In July 2014, the Court ordered that the matter be adjourned to Dublin Circuit Criminal Court in October 2014 for sentencing, and that the reporting restrictions continued. IA was sentenced to two years imprisonment suspended for three years.

Publications about the accused

In October and November 2014, various articles appeared in publications owned and operated by the applicants (Independent Newspapers (Ireland) Limited, Sunday Newspapers Limited, Irish Examiner Limited, Landmark Digital Limited T/A Breakingnews.ie and the Nationalist and Leinster Times Limited T/A the Kildare Nationalist) concerning IA’s conviction and sentence.

IA’s solicitors wrote to the applicants complaining that the publications breached the order restricting the identification of IA. The July 2014 order restricting publication had been continued until October 2014 and with no application having been made to lift the order, it continued to apply thereafter.

The applicant newspapers submitted that as of February 2014, IA was a convicted person and no longer entitled to the benefit of the protection of his identity under s. 8 of the Children Act 2001.

It is further submitted that he was clearly no longer entitled to any protection under s. 93 of the Children Act 2001 since he was now twenty years old.

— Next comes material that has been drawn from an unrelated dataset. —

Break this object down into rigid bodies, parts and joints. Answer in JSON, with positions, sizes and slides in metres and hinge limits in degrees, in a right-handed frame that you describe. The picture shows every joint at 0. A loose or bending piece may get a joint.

The applicants state that each of them proceeded on the understanding that in accordance with the provisions of s. 8 of the Criminal Law (Rape) Act 1981 as amended, they were free to publish the name of the respondent at the conclusion of the sentencing hearing in October 2014; as he was now a convicted person who had been sentenced and was no longer a child.

Issues arising

Mr Justice McDermott outlined three issues for consideration:

  1. The extent to which reporting restrictions appropriate to a child at the time of the commission of an offence and when charged calculated to protect his anonymity under s. 93 of the Children Act 2001 continue to apply notwithstanding the fact that the child turned 18 during the course of those proceedings and was 20 when he pleaded guilty to the offences and was sentenced.
  2. Whether s. 8 of the Criminal Law (Rape) (Amendment) Act 1981 as amended permitted the applicants to publish the identity of IA following his plea of guilty and the imposition of sentence, notwithstanding the fact that the offences were committed and the charges were laid against him when he was under 18.
  3. The exercise by the court of its judicial discretion in the granting of the relief claimed.
  4. Mr Justice McDermott was satisfied that there was no lawful basis upon which to make an order restricting the reporting of the proceedings or the identity of IA under s.93 of the Children Act 2001, or within the powers exercisable by a trial judge under Article 38.1 of the Constitution (Irish Times Ltd v Ireland 1 IR 359 and Independent Star Ltd v O’Connor 4 IR 166 considered).

    Mr Justice McDermott also said that the order restricting publication made in July 2014, ought not to have been continued beyond the date of sentencing in October 2014. However, no application was made to lift this order, and it followed that at the time of the publications, each of the applicants was in breach of an order of the Circuit Court; notwithstanding that such an application “would probably have been granted”. Mr Justice McDermott explained that this alleged contempt could not be undone.

    Mr Justice McDermott said that the framing of the present application for judicial review sought to attack previous orders by challenging the refusal to lift them in July 2015, thereby “collaterally attacking the previous orders but seeking to do so well outside” the period provided under Order 84, Rule 21(1) of the Rules of the Superior Courts.

    In exercising the Court’s discretion in judicial review proceedings, Mr Justice McDermott said that he was entitled to consider the applicants’ behaviour. Satisfied that the application was brought to support the defence of defamation proceedings brought against them by IA, Mr Justice McDermott said that the applicants were “to a large extent responsible for the situation” in which they found themselves.

    Emphasising that the case was of a very serious and sensitive nature for both the victim and IA who were both minors at the time the offences were committed, Mr Justice McDermott was of the opinion that the applicants’ reporting of the matter did not appear to have had appropriate regard for these sensitivities or for accuracy.